I think we all know, in our hearts, that it isn't that simple. We know that every relationship involves real people and is therefore much messier than it looks on paper or computer screen. But we keep looking anyway. We may know, and believe, that there is no One Right Way of Parenting. But we want the best. We spend a lot of time trying to find the best. And when new research comes out, or new people influence our lives, we feel guilty for not having known, for having given our children less than the best.

But you know what? I don't think there is a Best Way, any more than there is a Right Way. I think the way we parent is dependent on hundreds of factors--our personalities, our children's personalities, where we live, what kind of support systems we have, what kinds of stress we are experiencing, to name only a few. We will grow and change as time goes on, and we won't parent the same way all the time. And that's okay. I do think, when it comes down to it, that I am doing a good job mothering Peregrine. But I also think I could have made hundreds of different choices and still be doing a good job. Just like I could have married any number of men and had a good marriage. It doesn't negate the beauty and wonderfulness of the marriage I have.
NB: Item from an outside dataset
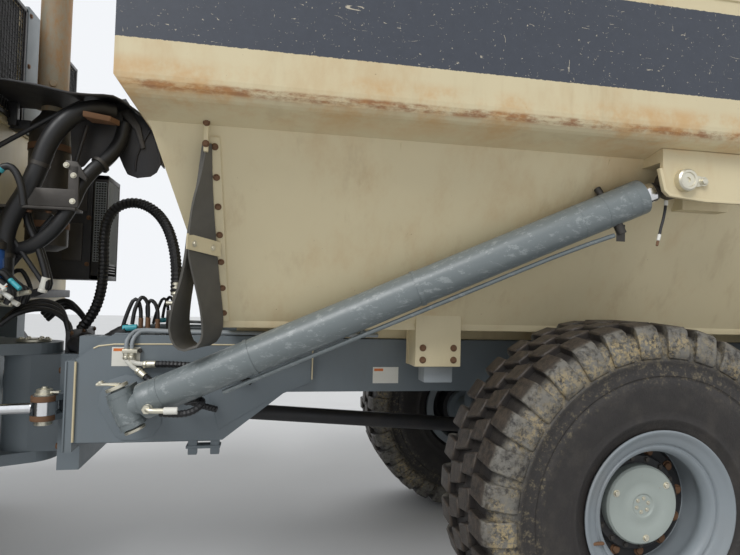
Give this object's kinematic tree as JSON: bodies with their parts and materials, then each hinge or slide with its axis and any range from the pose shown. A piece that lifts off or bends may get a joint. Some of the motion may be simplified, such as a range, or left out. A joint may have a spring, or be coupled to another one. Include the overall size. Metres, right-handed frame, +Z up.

It just puts it into some perspective.

Of course I want what is best for my child. The vast majority of mothers do. But I'm learning it's more complicated than that. There certainly isn't a right way to raise a child. There may not be a best way either. But there are many, many, many good ways to raise a child. I hope I will always seek after the good for myself, and always recognize it when it is present in others.